In Chapter 3, we showed how many smart and experienced executives continue to be surprised by the events unfolding around them, even though many of these events are visible to the trained eye.
By providing guidance in the development of an effective early warning system to detect turbulence in the environment, and constructing yet-foreseen scenarios and strategies, we offered a way to build new and robust organizational muscle to handle the turbulence, including heightened turbulence, with decisiveness and speed.
In Chapter 4, we described new behaviors that are required—behaviors that are responsive, robust, and resilient.
We discussed how each management function in the organization needs to distinguish between what it can cut or delay, what it can outsource, and what it can increase or accelerate to improve its short-term and long-term performance.
Chapter 5 outlined how companies can sharpen their marketing and sales tools as well as their strategies in turbulent times when there’s pressure to cut budgets in these areas.

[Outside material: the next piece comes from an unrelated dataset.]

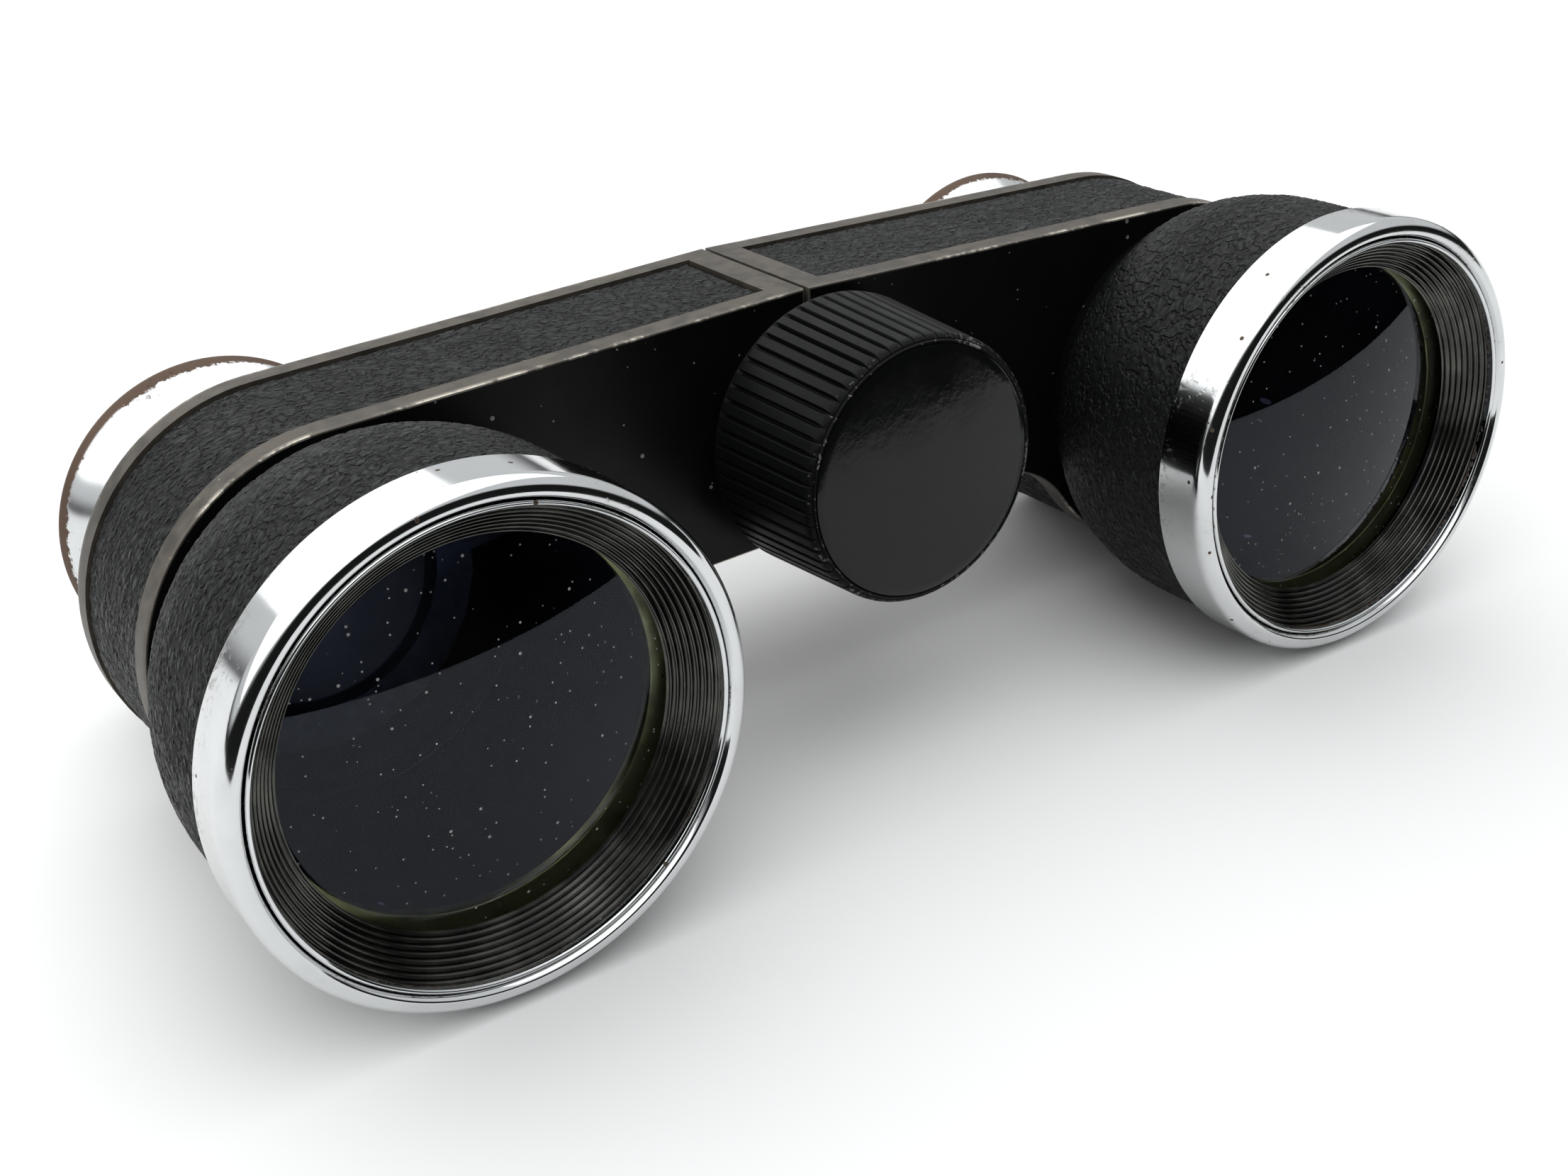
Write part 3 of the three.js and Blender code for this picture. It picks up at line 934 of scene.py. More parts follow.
def ridge_repeat() -> Repeat:
    """A tree that lays round ridges behind each other down a cone about a line along Y.

    Returns:
        The tree, with inputs Count, Start, End, Start Radius, End Radius, Thickness and Finish.
    """
    kinds = {"Count": "Int", "Start": "Vector", "End": "Vector"}
    kinds |= {"Start Radius": "Float", "End Radius": "Float", "Thickness": "Float", "Finish": "Material"}
    made = Repeat("ridges_down_a_cone", kinds)
    given = made.given
    count, start_r = given["Count"], given["Start Radius"]
    inputs = {"Count": count, "Start Location": given["Start"], "Offset": given["End"]}
    line = made.node("GeometryNodeMeshLine", inputs, mode="END_POINTS")
    path = made.node("GeometryNodeCurvePrimitiveCircle", {"Resolution": 144, "Radius": 1.0})
    thin = made.sums("DIVIDE", given["Thickness"], start_r)
    wire = made.node("GeometryNodeCurvePrimitiveCircle", {"Resolution": 8, "Radius": thin})
    inputs = {"Curve": path.outputs[0], "Profile Curve": wire.outputs[0]}
    tube = made.node("GeometryNodeCurveToMesh", inputs)
    share = made.sums("DIVIDE", made.node("GeometryNodeInputIndex").outputs[0], made.minus(count, 1.0))
    radius = made.plus(start_r, made.times(made.minus(given["End Radius"], start_r), share))
    size = made.vector(radius, radius, start_r)
    made.close(line, tube.outputs[0], made.vector(math.pi / 2, 0.0, 0.0), size)
    return made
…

In turbulent times, and most definitely heightened turbulent times, one can argue that the company needs to increase its marketing muscle, not reduce it, if it is to lay the groundwork for a stronger and longer future.
And finally in Chapter 6, we showed how companies must balance short- and long-term considerations in developing their strategies;
how they must maintain and enhance the major factors affecting their reputations;
how they can create a company to which people feel loyal and would sorely miss if it disappeared;
and how creating customer advocates is a sure way to generate positive word-of-mouth that will attract and win new customers.
If we have achieved our stated goal, Chaotics now provides business leaders with the system and tools to successfully navigate through the uncertain waters that will continue to confront all of their businesses in this new era, The Age of Turbulence.